Nunca gostei de limpar a casa. Nunca fui a primeira a levantar a mão na hora que a mãe oferecia uma recompensa pra quem lavasse a louça primeiro. Preferia passar o mês inteiro catando moedas nos bolsos alheios do que ganhar mesada por ser prendada. Então, você deve imaginar como é estranho quando eu me pego com a vontade de limpar a casa num domingo. É nesse momento que eu percebo que tem alguma coisa errada. Pego o esfregão de aço, a esponja e o detergente e resolvo que vou decifrar todos os problemas mais profundos e casca grossa da pia e do fogão. Fico ali, por horas esfregando uma sujeira que há anos não sai do metal. É nesse momento que percebo o quanto me sinto suja por dentro. Cheia de problemas não resolvidos que precisam ser limpados. Mas, diferentemente da louça ou do fogão que a gente pode aplicar toda a força dos músculos do braço pra resolver, não consigo achar solução para os meus problemas. Não consigo ver uma saída para a dor.

Nunca gostei de casquinhas na cicatriz. O processo de cicatrização do meu corpo é muito lento, demorado mesmo. Cria uma casquinha dura, que me incomoda pra caramba. Quando eu tinha cerca de cinco anos, lembro que passava o dia inteiro pulando em árvores ou correndo atrás dos meus gatos e cachorros na rua. Isso me dava milhões de casquinhas. E eu, como inimiga numero um da cicatrização natural, ia lá todos os dias e coçava ao redor. Coçava, coçava até ficar vermelho. E daí a cicatrização já em processo mais maduro, coçava também por dentro. E, cara, como eu odiava ter que esperar a casquinha cair sozinha. "Se tu arrancar, vai ficar com a marca pra sempre", avisava minha mãe. Nunca me importei com marcas pra sempre, desde que eu pudesse arrancar aquela porcaria e me ver livre de casquinhas idiotas. Não mudei muito. Continuo preferindo ver o sangue jorrar a ter que aguardar pacientemente que a casquinha caia pela vontade do universo. E é quando lembro disso que me percebo melhor. Minhas casquinhas da alma não cicatrizaram ainda, mas eu insisto em arrancar todas com as unhas e dentes, preferindo que ardam a ter que esperar que se curem sozinhas.

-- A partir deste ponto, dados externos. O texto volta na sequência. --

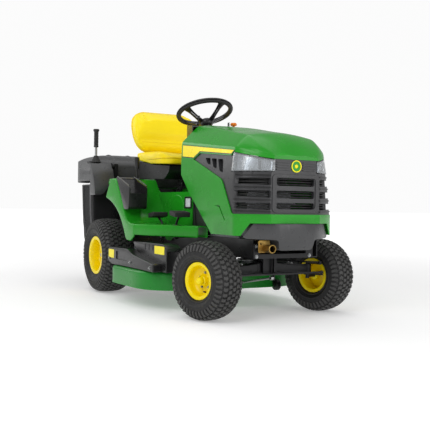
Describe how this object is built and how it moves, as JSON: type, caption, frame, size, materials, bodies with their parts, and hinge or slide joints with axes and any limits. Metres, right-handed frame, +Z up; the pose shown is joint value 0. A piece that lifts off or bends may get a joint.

Não consigo lidar com o tempo direito. Sempre pensei que fosse alguma coisa a ver com a minha ansiedade. Ansiedade comum, ansiedade boa. Com passarinhos no estômago, coração acelerado, vontade de vida. Mas não. Percebo agora, quando estou com as minhas palpitações elevadas e a vontade de morrer aumentado, que talvez eu tenha algum problema mais grave. E não sei como lidar. Não sei como diminuir a sensação de que o mundo gira rápido demais e me encolhe a cada segundo. Não sei como parar de pensar em todos os problemas da minha vida e da vida das outras pessoas. Eu busco por soluções, distrações, maneiras diferentes de lidar com a dor. Nada adianta. Eu tento lidar com os problemas quando faço coisas estúpidas, quando ponho uma lista de objetivos na minha cabeça. E, se de alguma maneira eu não cumprir essa lista, isso me deixa ansiosa também. Me faz sentir pequena e encolhendo, meu peito se fecha, curvado em cima do meu coração. Sinto os pulmões menores, o ar passando com dificuldade, as costelas cada vez mais apertadas. Quase como se minha alma estivesse rebelde, tentando explodir para fora do meu corpo e ir tentar a vida de outra maneira.

Tenho medo. Medo de acabar sozinha e presa em uma camisa de força. Imaginando todas as coisas que eu deveria fazer na minha lista de coisas para fazer antes de morrer. Tenho medo que as palpitações levem embora o sabor da comida ou a beleza do banal. Por que o banal é bonito. A praia é bonita. As coisas tranquilas da vida são bonitas. Eu só não sei disso por que talvez realmente tenha algum problema no meu cérebro. E então tudo vai fazer sentido. Talvez a loucura que tanto me incomode nos outros passe a ter outro timbre quando a minha própria loucura for acalmada. Talvez eu seja a pessoa louca em um mundo de sanidade pré-distribuída em cartelas de lítio. E tudo pelo que eu tenho esperado a minha vida inteira, é uma cartela cheia de soluções para a minha insanidade.